My goal with this blog post is not to give a lecture on decision making under uncertainty. Firstly, because I don’t consider myself knowledgeable enough in this domain yet and haven’t finished reading the book. Secondly, because I think the book is excellent (and freely available !) and that I won’t do a better job than the authors in teaching you their subject. My goal is to raise awareness about this problem in the rationalist community in order to improve discourse about systemic risks and decision making under uncertainty.
As a Data scientist, I believe it is important to be aware of the limits of the discipline. To this date, I think our quantitative methods are unable to fully inform decisions under deep uncertainty. But I am hopeful that progress will be made. Perhaps we can develop reinforcement learning agents capable of evolving in environments of deep uncertainty ?
“All models are wrong, but some are useful. ”
The real question is “what else do you have to make decisions with?” Your intuition is a model. Brainstorming then picking the best-sounding is a model. Strict application of rules is a model. Some are more legible than others, and some are more powerful at handling out-of-domain questions. Some, importantly, SEEM more powerful BECAUSE they’re illegible, and you can’t tell how bad they are. One very strong mechanism for improving them is to quantify. Even if you know it’s not precise, it adds a lot of analytical power to testing the plausibility of the results before committing a lot of resources and seeing what actually happens.
It’s provably wrong to believe that any formal model is complete and consistent. But it’s even more wrong to throw out modeling methodologies for making many, perhaps most, decisions.
A few examples of topics where you really don’t include any cost/benefit estimates in your decision (as opposed to strawman examples of INCORRECT cost/benefit use) would go a long way.
Sure, you can use a broad definition of “model” to include any decision making process. But I used the word model to refer to probabilistic and quantitative models.
Sure. An example from my life is “I refrain from investing in the stock market because we do not understand how it works and it is too uncertain”. I don’t rely on cost benefit analysis in this case. It is more of qualitative analysis. I do not use cost benefit analysis because I am unable to quantify the expected utility I would derive from investing in the stock market.

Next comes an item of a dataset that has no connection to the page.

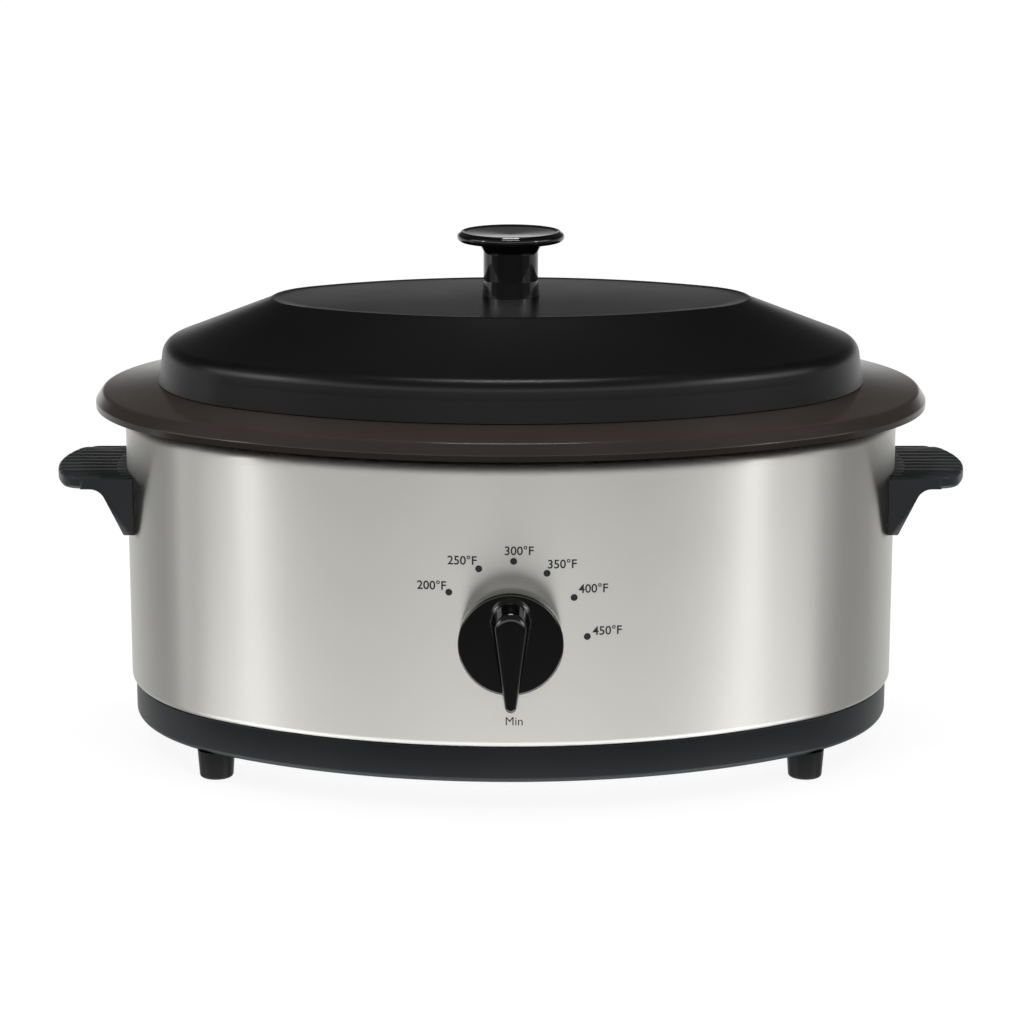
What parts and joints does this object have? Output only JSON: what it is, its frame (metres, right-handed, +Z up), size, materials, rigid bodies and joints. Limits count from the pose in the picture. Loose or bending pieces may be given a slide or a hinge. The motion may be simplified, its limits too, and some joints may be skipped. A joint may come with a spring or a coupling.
{
  "type": "electric roaster oven",
  "caption": "Oval countertop roaster oven: steel body with side handles and dial, lift-out cookwell and rack, lift-off domed lid.",
  "frame": {"origin": "centre of the overall box at the level of the feet", "axes": "+X along the length to the right handle, +Y to the rear, -Y to the dial, +Z up"},
  "size_m": [0.46, 0.3152, 0.2601],
  "materials": {
    "charcoal_plastic": "moulded phenolic, fine satin texture",
    "foot_plastic": "moulded, satin",
    "plated_steel": "zinc-plated sheet and screws",
    "brushed_steel_body": "brushed stainless steel",
    "liner_steel": "aluminised steel",
    "reflector": "bright reflector sheet",
    "steatite": "glazed ceramic",
    "mica": "mica sheet",
    "resistance_ribbon": "nickel-chrome ribbon",
    "glass_wool": "glass-wool blanket",
    "well_enamel": "glossy vitreous enamel on steel",
    "rack_chrome": "chromed wire",
    "lid_enamel": "satin black enamel on steel",
    "gloss_phenolic": "polished moulded phenolic",
    "handle_plastic": "moulded phenolic, satin",
    "thermostat_works": "ceramic and plated steel",
    "lead_sleeve": "silicone and glass sleeve",
    "fuse_metal": "plated fuse case",
    "gland_plastic": "moulded nylon"
  },
  "bodies": {
    "housing": {"base_pan": "charcoal_plastic", "foot_front_left": "foot_plastic", "foot_front_right": "foot_plastic", "foot_rear_left": "foot_plastic", "foot_rear_right": "foot_plastic", "bottom_plate": "plated_steel", "rim_screws": "plated_steel", "bracket_screws": "plated_steel", "body_shell": "brushed_steel_body", "seat_ring": "liner_steel", "heating_liner": "liner_steel", "liner_brackets": "plated_steel", "heat_shield": "reflector", "ceramic_spacers": "steatite", "mica_band": "mica", "heater_ribbons": "resistance_ribbon", "heater_strap": "plated_steel", "insulation_blanket": "glass_wool", "handle_left": "handle_plastic", "handle_right": "handle_plastic", "handle_screws": "plated_steel", "thermostat_body": "thermostat_works", "thermostat_nut": "plated_steel", "terminal_block": "steatite", "terminal_screws": "plated_steel", "cord_gland": "gland_plastic", "gland_nut": "gland_plastic", "lead_live": "lead_sleeve", "lead_heater": "lead_sleeve", "lead_fuse": "lead_sleeve", "thermal_fuse": "fuse_metal", "fuse_saddle": "plated_steel", "lead_neutral": "lead_sleeve"},
    "cookwell_body": {"cookwell": "well_enamel"},
    "rack_body": {"roasting_rack": "rack_chrome"},
    "lid_body": {"lid_shell": "lid_enamel", "lid_knob": "gloss_phenolic", "lid_knob_washer": "plated_steel", "lid_knob_screw": "plated_steel"},
    "dial_body": {"control_knob": "gloss_phenolic", "thermostat_shaft": "plated_steel"}
  },
  "joints": [
    {"name": "cookwell_lift", "type": "slide", "parent": "housing", "child": "cookwell_body", "axis": [0, 0, 1], "range_m": [0, 0.13]},
    {"name": "lid_lift", "type": "slide", "parent": "cookwell_body", "child": "lid_body", "axis": [0, 0, 1], "range_m": [0, 0.24]},
    {"name": "rack_lift", "type": "slide", "parent": "cookwell_body", "child": "rack_body", "axis": [0, 0, 1], "range_m": [0, 0.12]},
    {"name": "dial_turn", "type": "hinge", "parent": "housing", "child": "dial_body", "pos_m": [0, -0.14705, 0.086], "axis": [0, 1, 0], "range_deg": [0, 264.5]}
  ],
  "couplings": [
    {"joint": "rack_lift", "follows": "lid_lift", "ratio": 0.5}
  ]
}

I do not have the necessary information to compute it.
While I agree that the Efficient Market Hypothesis basically means you shouldn’t pick stocks, indexes like the S&P 500 are pretty good to invest in due to you getting the risk-free rate. That’s usually around 7% long term. Focus on long-term growth, and don’t time the market. You can invest, as long as you are willing to focus on decades of holding a index.

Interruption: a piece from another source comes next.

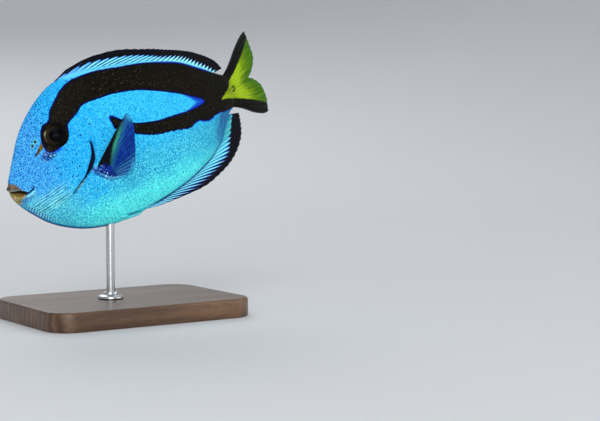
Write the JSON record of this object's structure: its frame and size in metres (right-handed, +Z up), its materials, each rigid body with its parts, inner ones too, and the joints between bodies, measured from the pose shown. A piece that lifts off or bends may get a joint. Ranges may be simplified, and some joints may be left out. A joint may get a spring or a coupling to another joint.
{
  "type": "regal blue tang model",
  "caption": "Life-size still model of a regal blue tang, nose down and turning as it swims, held by a slim rod on a flat display base.",
  "frame": {"origin": "bottom centre of the model's overall box, on the table that the base stands on", "axes": "+Z up, the fish heads towards -X with its nose down, its left side faces -Y"},
  "size_m": [0.155, 0.072, 0.1376],
  "materials": {
    "skin_blue": "satin painted skin, moist sheen",
    "fin_blue": "thin satin fin membrane",
    "tail_yellow": "thin satin fin membrane",
    "eye_dark": "polished, like a wet eye",
    "spine_pale": "satin",
    "walnut": "oiled dark wood",
    "steel": "satin brushed"
  },
  "bodies": {
    "root": {"head": "skin_blue", "lower_jaw": "skin_blue", "gill_cover_left": "skin_blue", "gill_cover_right": "skin_blue", "torso": "skin_blue", "tail_stem": "skin_blue", "eye_left": "eye_dark", "eye_right": "eye_dark", "dorsal_fin": "fin_blue", "anal_fin": "fin_blue", "pectoral_fin_left": "fin_blue", "pectoral_fin_right": "fin_blue", "pelvic_fin_left": "fin_blue", "pelvic_fin_right": "fin_blue", "caudal_fin": "tail_yellow", "tail_spine_left": "spine_pale", "tail_spine_right": "spine_pale", "stand_base": "walnut", "stand_rod": "steel", "stand_collar": "steel"}
  },
  "joints": []
}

I know about index funds. Even those are not nearly as safe as people think. It is a fallacy to assume that because the SP500 on average grows 7% a year that you will get a 7%/year return rate on your investment. Your true expected return is lower than that. People have a hard time predicting how they will behave in particular situations. They swear they won’t sell after a crash, and yet they do. You might say you are not like that, but probabilistically speaking you probably are. You might get sick and need to get cash quick and sell while the market is down. You might need to buy a house because of an unexpected child. Because the group gets 7% return, does not mean that an individual will get 7% return on the long run. This is called the ergodicity fallacy. There is also tracking error and fees, depending on your broker.
I think you haven’t really responded to Dagon’s key point here:
You express concern about Caplan underestimating the importance of climate change. What if I think the risk of the Large Hadron Collider collapsing the false vacuum is a much bigger deal, and that any resources currently going to reduce or mitigate climate change should instead go to preventing false vacuum collapse. Both concerns have lots of unknown unknowns. On what grounds would you convince me—or a decisionmaker controlling large amounts of money—to focus on climate change instead? Presumably you think the likelihood of catastrophic climate change is higher—on what basis?
Probabilistic models may get weaker as we move toward deeper uncertainty, but they’re what we’ve got, and we’ve got to choose how to direct resources somehow. Even under level 3 uncertainty, we don’t always have the luxury of seeing a course of action that would be better in all scenarios (eg I think we clearly don’t in my example—if we’re in the climate-change-is-higher-risk scenario, we should put most resources toward that; if we’re in the vacuum-collapse-is-higher-risk scenario, we should put our resources there instead.
One does not have to know what might happen in order to accurately predict how it would affect a one-dimensional scale of utility, though. It seems intuitively to me, someone who admittedly doesn’t know much about the subject, like unknown unknowns could be accurately modeled most of the time with a long-tailed normal distribution, and one could use evidence from past times that something totally unexpected happened throughout human history (and there were plenty) to get a sense of what that distribution ought to look like.
How fat tailed do you make it ? You said you use past extreme events to choose a distribution. But what if the past largest event is not the largest possible event ? What if the past does not predict the future in this case ?
You can say “the largest truck that ever crossed by bridge was 20 tons, therefore my bridge has to be able to sustain 20 tons” but that is a logical fallacy. The fact that the largest truck you ever saw was 20 tons does not mean a 30 ton truck could not come by one day. This amounts to saying “I have observed the queen of England for 600 days and she hasn’t died in any of them, therefore the queen of England will never die”.